**Listed records**
__________
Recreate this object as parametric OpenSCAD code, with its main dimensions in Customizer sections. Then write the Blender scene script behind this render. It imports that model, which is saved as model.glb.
__________
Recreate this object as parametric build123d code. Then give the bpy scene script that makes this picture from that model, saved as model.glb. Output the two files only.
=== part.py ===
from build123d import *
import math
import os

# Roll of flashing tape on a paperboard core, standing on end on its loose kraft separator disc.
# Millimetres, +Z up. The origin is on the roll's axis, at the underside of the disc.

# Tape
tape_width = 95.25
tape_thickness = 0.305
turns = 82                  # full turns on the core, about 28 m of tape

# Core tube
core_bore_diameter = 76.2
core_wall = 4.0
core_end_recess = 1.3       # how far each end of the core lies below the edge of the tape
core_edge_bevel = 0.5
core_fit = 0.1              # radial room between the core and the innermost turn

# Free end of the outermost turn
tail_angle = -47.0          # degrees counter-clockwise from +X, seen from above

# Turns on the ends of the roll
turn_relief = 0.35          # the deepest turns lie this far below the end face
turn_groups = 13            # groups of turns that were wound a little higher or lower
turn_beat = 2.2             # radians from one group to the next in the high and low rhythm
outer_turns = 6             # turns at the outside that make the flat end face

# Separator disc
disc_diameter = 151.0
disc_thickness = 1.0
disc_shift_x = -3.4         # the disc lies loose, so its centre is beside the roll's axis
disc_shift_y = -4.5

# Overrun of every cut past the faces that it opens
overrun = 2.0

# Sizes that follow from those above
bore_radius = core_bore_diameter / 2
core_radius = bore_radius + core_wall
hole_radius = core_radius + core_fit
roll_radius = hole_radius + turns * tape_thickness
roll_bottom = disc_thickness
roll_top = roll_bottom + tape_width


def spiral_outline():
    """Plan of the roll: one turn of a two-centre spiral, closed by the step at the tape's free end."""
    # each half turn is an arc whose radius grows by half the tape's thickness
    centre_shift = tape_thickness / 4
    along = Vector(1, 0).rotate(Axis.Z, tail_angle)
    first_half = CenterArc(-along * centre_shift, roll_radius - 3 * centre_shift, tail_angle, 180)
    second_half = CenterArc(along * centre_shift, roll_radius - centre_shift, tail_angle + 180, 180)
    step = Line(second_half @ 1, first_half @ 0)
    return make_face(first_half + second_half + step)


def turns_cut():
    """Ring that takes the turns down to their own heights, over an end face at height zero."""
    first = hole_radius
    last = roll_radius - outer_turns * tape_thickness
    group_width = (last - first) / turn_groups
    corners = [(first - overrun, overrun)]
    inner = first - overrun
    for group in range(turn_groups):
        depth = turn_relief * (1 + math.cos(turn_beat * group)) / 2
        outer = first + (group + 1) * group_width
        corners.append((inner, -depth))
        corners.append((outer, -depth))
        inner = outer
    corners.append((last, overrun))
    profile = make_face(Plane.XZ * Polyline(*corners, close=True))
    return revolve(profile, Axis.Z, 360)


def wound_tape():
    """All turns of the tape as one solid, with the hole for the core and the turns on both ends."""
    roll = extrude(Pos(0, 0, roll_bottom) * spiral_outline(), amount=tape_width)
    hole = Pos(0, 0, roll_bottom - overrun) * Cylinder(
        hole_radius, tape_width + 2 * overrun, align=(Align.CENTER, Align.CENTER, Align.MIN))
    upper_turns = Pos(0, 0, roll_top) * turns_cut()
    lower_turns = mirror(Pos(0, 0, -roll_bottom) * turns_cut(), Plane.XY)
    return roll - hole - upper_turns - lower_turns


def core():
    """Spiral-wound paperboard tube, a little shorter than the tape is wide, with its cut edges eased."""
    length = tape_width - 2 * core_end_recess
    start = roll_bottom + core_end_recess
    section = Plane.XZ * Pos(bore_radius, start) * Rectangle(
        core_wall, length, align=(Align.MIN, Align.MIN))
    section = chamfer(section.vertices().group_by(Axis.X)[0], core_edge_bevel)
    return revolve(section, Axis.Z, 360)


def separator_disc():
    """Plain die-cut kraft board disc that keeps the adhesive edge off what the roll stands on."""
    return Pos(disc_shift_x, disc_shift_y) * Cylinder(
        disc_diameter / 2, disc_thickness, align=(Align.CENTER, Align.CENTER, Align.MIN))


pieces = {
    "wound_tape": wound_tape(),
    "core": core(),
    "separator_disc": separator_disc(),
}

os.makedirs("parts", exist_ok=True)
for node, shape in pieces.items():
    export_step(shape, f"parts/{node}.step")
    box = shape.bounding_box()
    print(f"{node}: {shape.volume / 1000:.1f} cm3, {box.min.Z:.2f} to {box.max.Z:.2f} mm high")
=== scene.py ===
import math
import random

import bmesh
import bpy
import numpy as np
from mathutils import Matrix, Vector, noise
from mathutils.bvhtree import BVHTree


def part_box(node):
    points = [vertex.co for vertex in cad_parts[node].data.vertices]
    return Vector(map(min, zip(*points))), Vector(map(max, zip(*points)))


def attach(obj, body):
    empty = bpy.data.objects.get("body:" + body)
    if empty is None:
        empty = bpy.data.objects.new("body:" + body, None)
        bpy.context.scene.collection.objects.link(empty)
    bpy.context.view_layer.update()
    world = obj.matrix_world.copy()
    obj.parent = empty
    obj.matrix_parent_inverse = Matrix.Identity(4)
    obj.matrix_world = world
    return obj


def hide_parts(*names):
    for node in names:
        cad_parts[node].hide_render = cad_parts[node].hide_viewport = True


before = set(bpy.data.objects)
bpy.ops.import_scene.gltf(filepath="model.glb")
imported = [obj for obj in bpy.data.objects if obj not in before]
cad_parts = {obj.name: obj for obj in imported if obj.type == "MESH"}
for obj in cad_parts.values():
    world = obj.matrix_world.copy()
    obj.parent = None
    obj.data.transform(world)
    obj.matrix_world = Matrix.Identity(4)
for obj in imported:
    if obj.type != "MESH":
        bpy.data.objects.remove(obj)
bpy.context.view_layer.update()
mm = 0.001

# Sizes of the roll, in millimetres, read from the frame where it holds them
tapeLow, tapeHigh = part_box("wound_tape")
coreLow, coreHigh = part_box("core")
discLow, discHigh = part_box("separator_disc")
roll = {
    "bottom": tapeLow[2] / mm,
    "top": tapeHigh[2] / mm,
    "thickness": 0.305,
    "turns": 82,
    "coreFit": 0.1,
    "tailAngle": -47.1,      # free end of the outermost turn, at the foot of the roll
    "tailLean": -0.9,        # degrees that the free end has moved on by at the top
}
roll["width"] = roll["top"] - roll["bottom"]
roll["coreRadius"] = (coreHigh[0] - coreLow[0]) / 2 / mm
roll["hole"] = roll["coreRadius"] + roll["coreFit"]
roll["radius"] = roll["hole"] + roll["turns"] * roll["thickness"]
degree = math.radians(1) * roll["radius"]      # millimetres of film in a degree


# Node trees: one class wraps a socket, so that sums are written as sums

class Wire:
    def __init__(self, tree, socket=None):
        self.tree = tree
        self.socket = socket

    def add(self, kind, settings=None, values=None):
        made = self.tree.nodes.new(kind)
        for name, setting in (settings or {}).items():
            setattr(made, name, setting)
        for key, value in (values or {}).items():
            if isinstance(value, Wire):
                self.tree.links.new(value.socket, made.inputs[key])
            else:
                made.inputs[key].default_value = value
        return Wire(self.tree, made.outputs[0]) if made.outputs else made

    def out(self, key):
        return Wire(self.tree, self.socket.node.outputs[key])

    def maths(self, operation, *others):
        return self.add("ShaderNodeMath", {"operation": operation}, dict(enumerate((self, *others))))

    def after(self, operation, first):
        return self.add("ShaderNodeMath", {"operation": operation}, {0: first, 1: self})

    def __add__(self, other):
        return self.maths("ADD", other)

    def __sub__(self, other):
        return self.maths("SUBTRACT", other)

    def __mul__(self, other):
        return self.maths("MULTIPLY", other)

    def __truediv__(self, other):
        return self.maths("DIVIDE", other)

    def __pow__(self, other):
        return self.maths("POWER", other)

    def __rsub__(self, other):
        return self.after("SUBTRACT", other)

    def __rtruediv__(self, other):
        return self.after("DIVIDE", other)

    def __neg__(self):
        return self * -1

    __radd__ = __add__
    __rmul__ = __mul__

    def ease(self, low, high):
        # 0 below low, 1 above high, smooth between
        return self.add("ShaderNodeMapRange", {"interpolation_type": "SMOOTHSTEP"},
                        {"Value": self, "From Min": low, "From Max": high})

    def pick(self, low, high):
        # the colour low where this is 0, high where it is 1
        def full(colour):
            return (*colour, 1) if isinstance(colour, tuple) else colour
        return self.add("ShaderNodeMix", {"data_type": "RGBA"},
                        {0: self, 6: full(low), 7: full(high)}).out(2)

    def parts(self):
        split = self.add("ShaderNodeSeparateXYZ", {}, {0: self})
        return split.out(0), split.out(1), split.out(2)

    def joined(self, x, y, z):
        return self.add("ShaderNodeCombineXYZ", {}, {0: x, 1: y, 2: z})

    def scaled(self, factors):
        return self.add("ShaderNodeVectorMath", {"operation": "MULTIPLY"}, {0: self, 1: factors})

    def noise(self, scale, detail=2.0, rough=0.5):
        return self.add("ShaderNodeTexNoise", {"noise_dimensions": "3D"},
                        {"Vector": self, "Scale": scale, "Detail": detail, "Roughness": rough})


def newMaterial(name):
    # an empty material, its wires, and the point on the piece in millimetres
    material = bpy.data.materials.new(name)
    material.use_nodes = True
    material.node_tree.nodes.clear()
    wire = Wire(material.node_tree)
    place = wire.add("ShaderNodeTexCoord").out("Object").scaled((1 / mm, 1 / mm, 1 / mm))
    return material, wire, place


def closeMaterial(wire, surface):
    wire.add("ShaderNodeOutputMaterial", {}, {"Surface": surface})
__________
Copy out exactly the lines running from the one with "box = shape.bounding_box()" to the one with "bpy.data.objects.remove(obj)", including both ends, and nothing more.

    box = shape.bounding_box()
    print(f"{node}: {shape.volume / 1000:.1f} cm3, {box.min.Z:.2f} to {box.max.Z:.2f} mm high")
=== scene.py ===
import math
import random

import bmesh
import bpy
import numpy as np
from mathutils import Matrix, Vector, noise
from mathutils.bvhtree import BVHTree


def part_box(node):
    points = [vertex.co for vertex in cad_parts[node].data.vertices]
    return Vector(map(min, zip(*points))), Vector(map(max, zip(*points)))


def attach(obj, body):
    empty = bpy.data.objects.get("body:" + body)
    if empty is None:
        empty = bpy.data.objects.new("body:" + body, None)
        bpy.context.scene.collection.objects.link(empty)
    bpy.context.view_layer.update()
    world = obj.matrix_world.copy()
    obj.parent = empty
    obj.matrix_parent_inverse = Matrix.Identity(4)
    obj.matrix_world = world
    return obj


def hide_parts(*names):
    for node in names:
        cad_parts[node].hide_render = cad_parts[node].hide_viewport = True


before = set(bpy.data.objects)
bpy.ops.import_scene.gltf(filepath="model.glb")
imported = [obj for obj in bpy.data.objects if obj not in before]
cad_parts = {obj.name: obj for obj in imported if obj.type == "MESH"}
for obj in cad_parts.values():
    world = obj.matrix_world.copy()
    obj.parent = None
    obj.data.transform(world)
    obj.matrix_world = Matrix.Identity(4)
for obj in imported:
    if obj.type != "MESH":
        bpy.data.objects.remove(obj)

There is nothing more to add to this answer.